* begin *
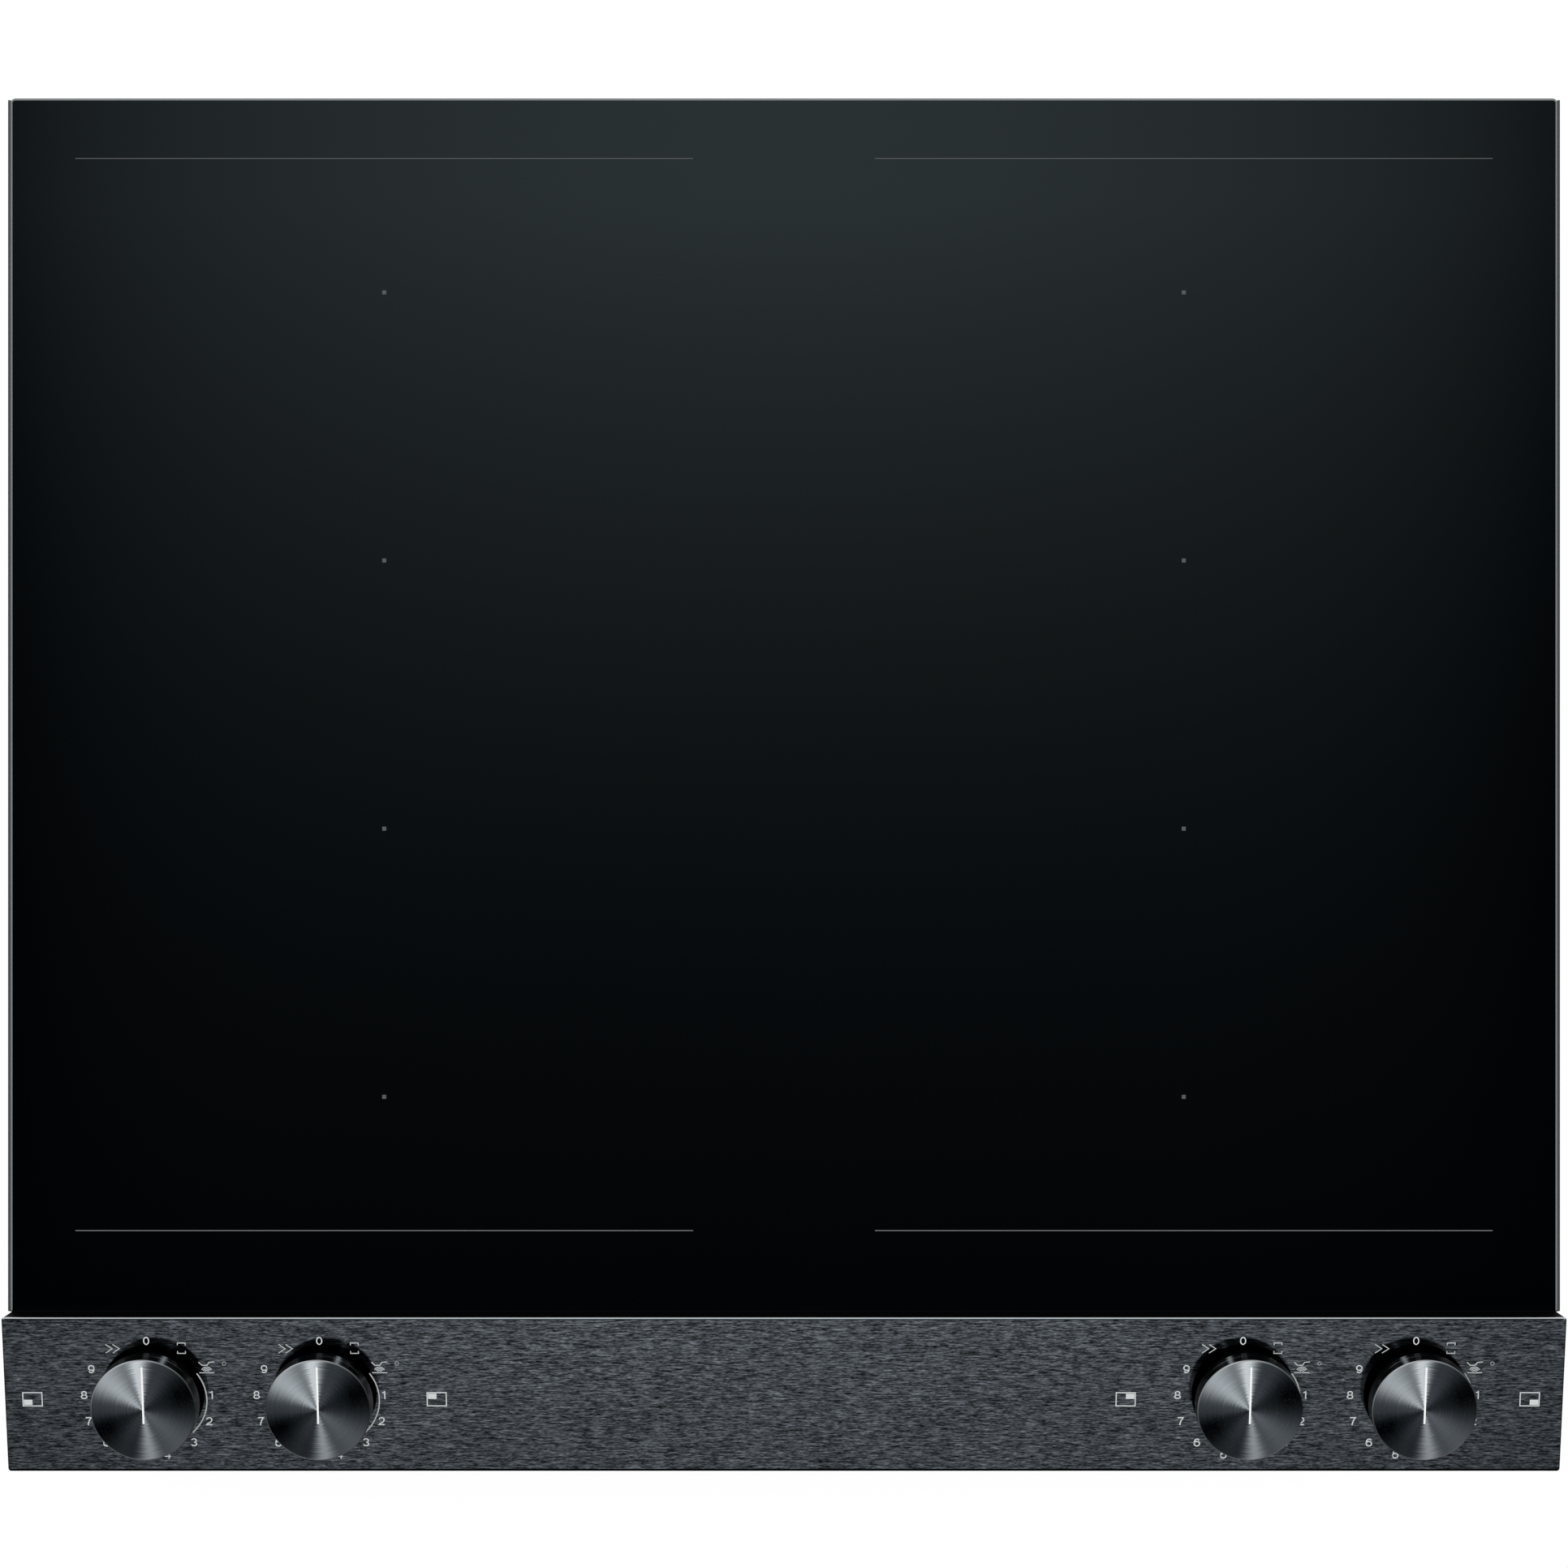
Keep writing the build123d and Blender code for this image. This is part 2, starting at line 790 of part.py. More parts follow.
def control_fascia():
    """Folded sheet with a sloping top, a front lip, a back wall and two end walls."""
    outer = panel_wedge(0, panel_skirt_gap)
    outer = fillet(outer.edges().filter_by(Axis.Z), panel_corner_radius)
    outer = fillet(outer.faces().sort_by(Axis.Z)[-1].edges(), panel_fold_radius)
    shell = outer - panel_wedge(panel_skin, panel_skirt_gap - overcut)
    step = block(
        (-half_width, half_width),
        (panel_back_y - panel_skin, panel_back_y),
        (panel_skirt_gap - overcut, frame_top),
    )
    holes = [on_panel(x) * Cylinder(bushing_radius + bushing_hole_gap, 8 * panel_skin) for x in knob_x]
    return shell - step - holes


def panel_carrier():
    """Moulded liner that backs the fascia, with windows for the encoders and board bosses."""
    outer = panel_wedge(panel_skin + carrier_gap, frame_top)
    inner = panel_wedge(panel_skin + carrier_gap + carrier_wall, frame_top - overcut)
    window = encoder_size + 2 * encoder_window_gap
    windows = [on_panel(x) * Box(window, window, 3 * encoder_height) for x in knob_x]
    top = -(panel_skin + carrier_gap + carrier_wall)
    reach = carrier_boss_size / 2
    boss = block((-reach, reach), (-reach, reach), (encoder_board_top, top + carrier_wall / 2))
    bosses = [on_panel(side * x, carrier_boss_rise) * boss for side in (-1, 1) for x in carrier_boss_x]
    return outer - inner - windows + bosses


def operating_board():
    middle = (operating_board_back - operating_board_front) / 2
    depth = operating_board_back + operating_board_front
    board = Box(outline_width - 2 * operating_board_end_gap, depth, board_thickness)
    return on_panel(0) * Pos(0, middle, encoder_board_top - board_thickness / 2) * board


def encoder():
    """Square encoder body with a threaded bushing, in the panel's local frame."""
    middle = encoder_board_top + encoder_height / 2
    body = Pos(0, 0, middle) * Box(encoder_size, encoder_size, encoder_height)
    bushing_length = bushing_height - middle
    bushing = Pos(0, 0, middle + bushing_length / 2) * Cylinder(bushing_radius, bushing_length)
    bore_length = bushing_height + shaft_depth + shaft_end_gap
    bore = Pos(0, 0, bushing_height - bore_length / 2) * Cylinder(shaft_radius + running_gap, bore_length)
    return body + bushing - bore


def light_ring():
    return extrude(Circle(ring_outer_radius) - Circle(ring_inner_radius), ring_height)


def at_knobs(piece):
    return group(on_panel(x) * piece for x in knob_x)


# Knobs

knob_rim = knob_face_height - knob_skirt
hub_start = bushing_height + hub_clearance
shaft_end = knob_face_height - knob_face_wall - shaft_end_gap


def d_section(radius, length):
    """Round bar with a flat on one side, standing on its own origin."""
    bar = Pos(0, 0, length / 2) * Cylinder(radius, length)
    flat = block((-radius, radius), (radius - shaft_flat, 2 * radius), (-overcut, length + overcut))
    return bar - flat


def pointer_bar():
    """Inlaid line that starts near the rim and runs just past the centre."""
    return block(
        (-pointer_width / 2, pointer_width / 2),
        (-pointer_back, pointer_out),
        (knob_face_height - pointer_depth, knob_face_height),
    )


def knob_cap():
    """Turned cap with a thin skirt, a hub with a D-shaped bore and a slot for the line."""
    cap = Pos(0, 0, knob_rim + knob_skirt / 2) * Cylinder(knob_radius, knob_skirt)
    cap = chamfer(cap.edges().sort_by(Axis.Z)[-1], knob_edge_bevel)
    hollow_height = knob_skirt - knob_face_wall
    hollow = Pos(0, 0, knob_rim + hollow_height / 2) * Cylinder(knob_radius - knob_wall, hollow_height)
    hub_height = knob_face_height - knob_face_wall - hub_start
    hub = Pos(0, 0, hub_start + hub_height / 2) * Cylinder(hub_radius, hub_height)
    bore = Pos(0, 0, hub_start) * d_section(shaft_radius + shaft_fit_gap, hub_height)
    return cap - hollow + hub - bore - pointer_bar()


def knob_shaft():
    lower = hub_start + shaft_depth
    round_part = Pos(0, 0, hub_start - lower / 2) * Cylinder(shaft_radius, lower)
    return round_part + Pos(0, 0, hub_start) * d_section(shaft_radius, shaft_end - hub_start)


# Mains terminal


def box_span():
    """X, Y and Z ranges of the terminal box in its pocket."""
    reach = pocket_width / 2 - box_gap
    front = tray_back_y - pocket_depth + box_gap
    return (
        (pocket_x - reach, pocket_x + reach),
        (front, tray_back_y - box_setback),
        (lid_thickness - tray_drop, pocket_height - tray_drop - box_gap),
    )


def terminal_box():
    """Moulded box, open below, with the cable's way in through its back wall."""
    x, y, z = box_span()
    hollow = block(
        (x[0] + box_wall, x[1] - box_wall),
        (y[0] + box_wall, y[1] - box_wall),
        (z[0] - overcut, z[1] - box_wall),
    )
    cable = Pos(cable_x, y[1], cable_z) * Rot(90, 0, 0) * Cylinder(cable_radius, 3 * box_wall)
    return block(x, y, z) - hollow - cable


def terminal_lid():
    x, y, z = box_span()
    return block(x, y, (z[0] - lid_thickness, z[0]))


def terminal_block():
    """Row of screw terminals with a partition between each pair."""
    x, y, z = box_span()
    top = z[1] - box_wall
    low_x = x[0] + 2 * box_wall
    low_y = y[0] + box_wall
    first_x = low_x + terminal_partition / 2
    width = terminal_count * terminal_pitch
    body = block(
        (low_x, low_x + width),
        (low_y, low_y + terminal_block_depth),
        (top - terminal_block_height, top),
    )
    cells = [
        block(
            (first_x + terminal_pitch * i, first_x + terminal_pitch * (i + 1) - terminal_partition),
            (low_y + terminal_back, low_y + terminal_block_depth + overcut),
            (top - terminal_block_height - overcut, top - terminal_block_height / 2),
        )
        for i in range(terminal_count)
    ]
    return body - cells


def cord_clamp():
    """Saddle that holds the cable just inside the box's back wall."""
    x, y, z = box_span()
    top = z[1] - box_wall
    back = y[1] - 2 * box_wall
    reach = cable_radius + 2 * clamp_wall
    body = block((cable_x - reach, cable_x + reach), (back - clamp_width, back), (cable_z, top))
    saddle = Pos(cable_x, back - clamp_width / 2, cable_z) * Rot(90, 0, 0)
    return body - saddle * Cylinder(cable_radius, 2 * clamp_width)


def build_parts():
    """Every node of the cooktop by name."""
    parts = {
        "glass_plate": glass_plate(),
        "sealing_tape": sealing_tape(),
        "carrier_frame": carrier_frame(),
        "silicone_beads": silicone_beads(),
        "base_tray": base_tray(),
        "mounting_clips": mounting_clips(),
        "mica_sheets": mica_sheets(),
        "coil_sensors": coil_sensors(),
        "ferrite_bars": ferrite_bars(),
        "rubber_buffers": rubber_buffers(),
        "tray_carrier": tray_carrier(),
        "power_components": power_components(),
        "filter_board": filter_board(),
        "blower_housing": blower_housing(),
        "blower_cover": blower_cover(),
        "blower_motor": blower_motor(),
        "blower_wheel": blower_wheel(),
        "control_fascia": control_fascia(),
        "panel_carrier": panel_carrier(),
        "operating_board": operating_board(),
        "rotary_encoders": at_knobs(encoder()),
        "light_rings": at_knobs(light_ring()),
        "terminal_box": terminal_box(),
        "terminal_lid": terminal_lid(),
        "terminal_block": terminal_block(),
        "cord_clamp": cord_clamp(),
    }
    for name, side in sides.items():
        parts[f"side_trim_{name}"] = side_trim(side)
        parts[f"coil_carrier_{name}"] = coil_carrier(side)
        parts[f"coil_plate_{name}"] = coil_plate(side)
        parts[f"power_board_{name}"] = power_board(side)
        parts[f"heat_sink_{name}"] = heat_sink(side)
        for number, y in enumerate(coil_y, 1):
            parts[f"coil_{name}_{number}"] = winding(side, y)
    for number, x in enumerate(knob_x, 1):
        parts[f"knob_cap_{number}"] = on_panel(x) * knob_cap()
        parts[f"knob_pointer_{number}"] = on_panel(x) * pointer_bar()
        parts[f"knob_shaft_{number}"] = on_panel(x) * knob_shaft()
    return parts


os.makedirs("parts", exist_ok=True)
for part_name, part_shape in build_parts().items():
    export_step(part_shape, f"parts/{part_name}.step")
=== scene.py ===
"""Looks of the electric induction cooktop: finishes, printed marks, small screws, light and camera.

Lengths are in metres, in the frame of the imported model: X to the right, Y to the back, Z up.
"""

import json
from math import atan2, degrees, e, pi

import bpy
import numpy as np
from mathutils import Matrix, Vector


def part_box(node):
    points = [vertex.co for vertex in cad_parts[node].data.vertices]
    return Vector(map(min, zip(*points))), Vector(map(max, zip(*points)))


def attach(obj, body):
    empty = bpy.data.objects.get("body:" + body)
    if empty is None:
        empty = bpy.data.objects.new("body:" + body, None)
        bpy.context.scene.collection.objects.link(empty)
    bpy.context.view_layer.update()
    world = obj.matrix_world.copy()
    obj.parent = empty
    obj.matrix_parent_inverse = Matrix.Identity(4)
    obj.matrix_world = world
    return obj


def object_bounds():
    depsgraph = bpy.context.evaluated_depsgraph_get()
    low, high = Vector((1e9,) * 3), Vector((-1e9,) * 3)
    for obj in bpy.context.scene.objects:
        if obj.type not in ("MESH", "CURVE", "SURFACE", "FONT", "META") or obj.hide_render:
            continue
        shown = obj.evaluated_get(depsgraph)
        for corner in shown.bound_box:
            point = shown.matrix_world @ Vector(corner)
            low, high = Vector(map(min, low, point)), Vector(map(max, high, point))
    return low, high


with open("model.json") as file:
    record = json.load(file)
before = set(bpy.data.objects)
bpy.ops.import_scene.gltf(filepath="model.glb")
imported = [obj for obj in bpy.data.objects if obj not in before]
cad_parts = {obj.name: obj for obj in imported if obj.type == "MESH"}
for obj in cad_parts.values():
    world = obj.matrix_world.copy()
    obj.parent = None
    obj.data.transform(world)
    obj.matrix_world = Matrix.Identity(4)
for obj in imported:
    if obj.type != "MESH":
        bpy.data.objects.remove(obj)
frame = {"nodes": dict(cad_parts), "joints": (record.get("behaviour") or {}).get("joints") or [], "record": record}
cad_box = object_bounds()
mm = 0.001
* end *
The lines to transcribe begin at the line with "zip(*points))), Vector(map(max, zip(*points)))" and end at the line with "obj.matrix_parent_inverse = Matrix.Identity(4)"; copy them exactly, both ends included.

    return Vector(map(min, zip(*points))), Vector(map(max, zip(*points)))


def attach(obj, body):
    empty = bpy.data.objects.get("body:" + body)
    if empty is None:
        empty = bpy.data.objects.new("body:" + body, None)
        bpy.context.scene.collection.objects.link(empty)
    bpy.context.view_layer.update()
    world = obj.matrix_world.copy()
    obj.parent = empty
    obj.matrix_parent_inverse = Matrix.Identity(4)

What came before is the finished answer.